Si algo justificaba la existencia democrática de los llamados mercados financieros es que proporcionaban financiación a las empresas con el fin de crear actividad económica capaz de generar puestos de trabajo. Existían -existen- una serie de mecanismos de control como en cualquier otra actividad pero que, en este caso, han fallado estrepitosamente. Ha sido demasiado tarde cuando todos hemos visto, en forma de crisis mundial como corresponde a una globalización financiera, que los mercados son los que realmente mandan sobre la política y la economía real.

Las llamadas de unos pocos al consumo responsable y solidario se quedaba relegada por unas economías (Unión Europea, Estados Unidos y los países emergentes, como China o India) con un crecimiento continuado del PIB, y en el caso europeo, con el paro estabilizado en unos índices tolerables.
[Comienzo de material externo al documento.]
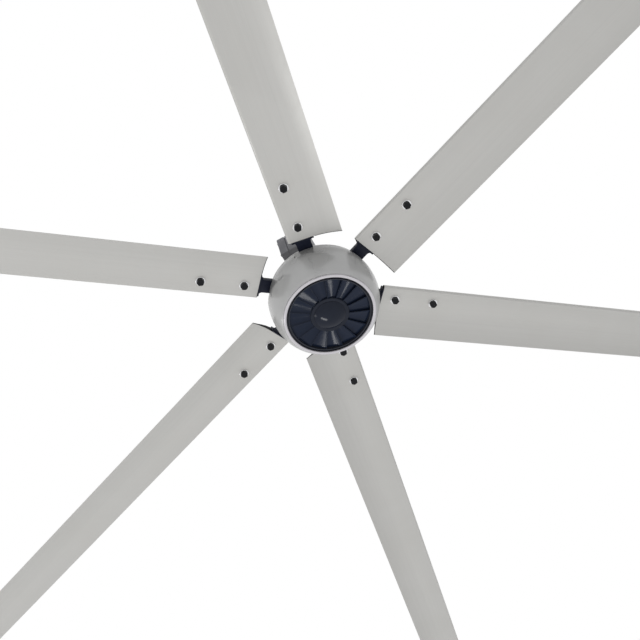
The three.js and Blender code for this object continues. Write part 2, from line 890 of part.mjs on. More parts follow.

Incluso algunos Estados mostraban superávit en sus cuentas públicas. Pero la economía real no iba de la mano de la especulación financiera.

Con la espectacular explosión de la burbuja financiera, los Estados han tenido que salir al rescate a base de prestarles miles de millones de euros y dólares sin la lógica capitalista de hacerlo con la seguridad de que iban a ser devueltos. Se ha fomentado el consumo con estímulos fiscales, pero la crisis es lo que tiene, que a menos dinero, menos consumo; es decir, menos impuestos y más paro. Los subsidios se incrementan y las partidas de gasto social se ponen en entredicho.

El déficit público se dispara de forma alarmante, hasta sobrepasar el 10% del Producto Interior Bruto de algunos Estados, lo cual es una barbaridad. ¿Qué hacer para financiar este déficit? Pues no se les ha ocurrido mejor cosa que llamar a esos mercados financieros causantes de la crisis y a los bancos rescatados con dinero público para solicitar préstamos en forma de emisión de deuda pública, y mantener así los servicios sociales (paro, pensionesÉ), sanitarios, educativos, las infraestructuras, etcétera. Pero, a diferencia de los Estados cuando rescataron a las entidades financieras con graves problemas por su mala cabeza y codicia, ahora los mercados financieros entienden que es muy arriesgado prestar dinero a unos Estados con semejantes déficits porque el riesgo de que crezca su deuda es muy grande; y deciden encarecer los intereses del préstamo. Así es como la deuda de algunos países se ha disparado ocasionando la crisis de muchos y el lucro de los mismos de siempre.

La solución de emitir deuda pública se ha convertido en una trampa: a más déficit, más intereses, es decir, más ganancia para aquellos grandes emporios que fueron rescatados para que no se derrumbase el Sistema. Toda generalización acarrea injusticia pero los inversores que compraban esa deuda se están enriqueciendo a costa de sus salvadores. Si a esto le añadimos las operaciones a corto plazo con operaciones al descubierto que se han realizado también con deuda pública empobreciendo a los Estados, el resultado salta a la vista y al bolsillo.

El siguiente paso ha sido tomar la decisión de reducir la deuda pública a base de recortar el gasto público para "aplacar" la codicia del mercado y convencerle de que su deuda no es tan arriesgada, e intentar un alivio en el recorte de la inversión social, ahora bajo la presión también de la privatización de las pensiones.

Es el colmo y por eso algunos han resucitado otras iniciativas, como la tasa Tobin, tendentes a cambiar las cosas: en lugar de financiar a los que nos estrangulan, estudiar la financiación de la crisis mediante impuestos a las transacciones financieras. A la vez de una profunda reforma del mercado y de los mecanismos de control y responsabilidad de estos entes, junto a una reforma fiscal orientada a un modelo de desarrollo más justo y solidario.

Incluso sin romper este sistema tan injusto, es posible una reforma de calado que evitaría nuevos capítulos de una crónica como la que estamos viviendo, si aún queda algún dirigente militando en la socialdemocracia y cristianos que se acuerden tanto del séptimo mandamiento (no robarás) como del décimo (no codiciarás los bienes ajenos). El peligro está en lo que Hélder Cámara resumió tan lúcidamente: "Si doy de comer a los pobres, me llaman santo; pero si pregunto por qué no tienen para comer, me llaman comunista". Al loro.